Ted Roche tedroche at tedroche.com
Wed Jan 19 13:40:15 EST 2011


On 01/19/2011 12:17 PM, Steven W. Orr wrote:
> I'm getting some good feedback, including letting me know what info I did not
> provide.
>
> The deal is that we are releasing software whose src code is properly tagged
> (or labeled). There are*lots*  of labels. The binaries are constructed and
> released into a common area. Each set of binaries might be composed of src
> rpms, binary rpms, tarballs, iso images, plus other things. Multiple binary
> files can have an integer called a Build Solution and a release version
> number. The collection of all these files go into a unique Staging Area where
> users get the files. There is currently a spreadsheet which contains columns
> of content description, version numbers and Build Solution numbers. Different
> people contribute to different sections of the spreadsheet. There might be a
> linux section, one for winbloze, plus other more specific target platforms.
> Right now, everyone is using Excel from windows to add their entries.
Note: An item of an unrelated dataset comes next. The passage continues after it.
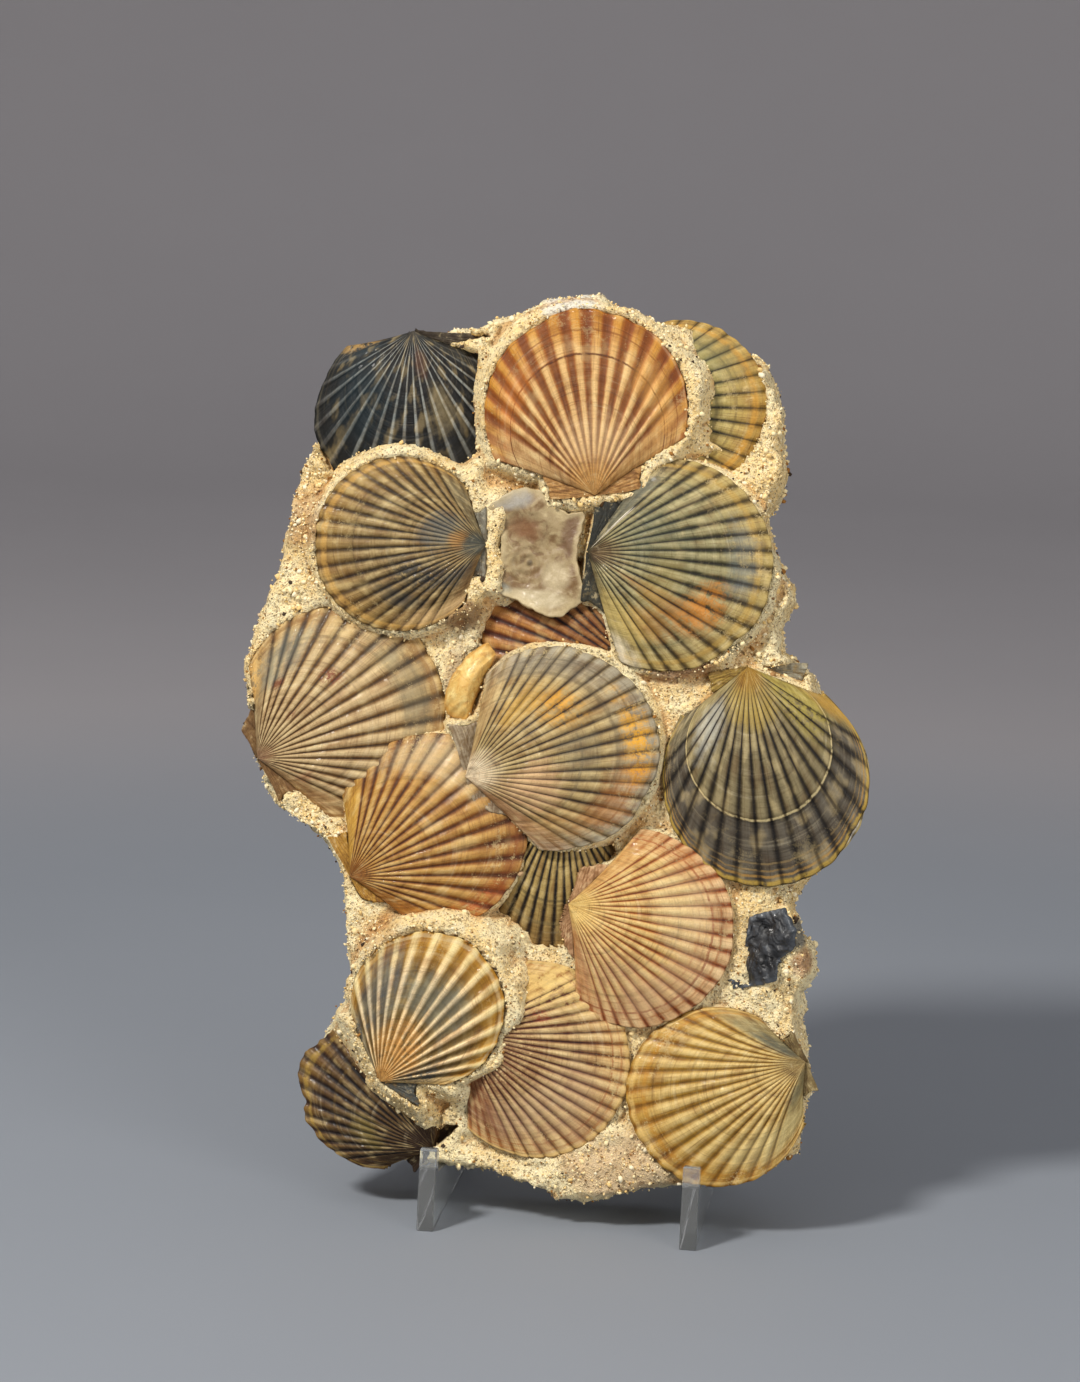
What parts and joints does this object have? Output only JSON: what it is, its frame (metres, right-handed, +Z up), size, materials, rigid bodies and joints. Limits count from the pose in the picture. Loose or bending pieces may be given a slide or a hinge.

I don't
> actually know if using anything else (OOO, gnumeric, etc,) would cause
> unintended ripples to the files.
>
> All the devel work that I deal with is done from linux, but I get there mostly
> (currently) using W7, putty and cygwin X server.
>
> Since I don't know ruby, the suggestion to try a python interface sounds
> attractive.
>
> If someone wanted to send me some python example code (hint hint) I'd really
> love to look it over.
>
> Does this help with any further suggestions?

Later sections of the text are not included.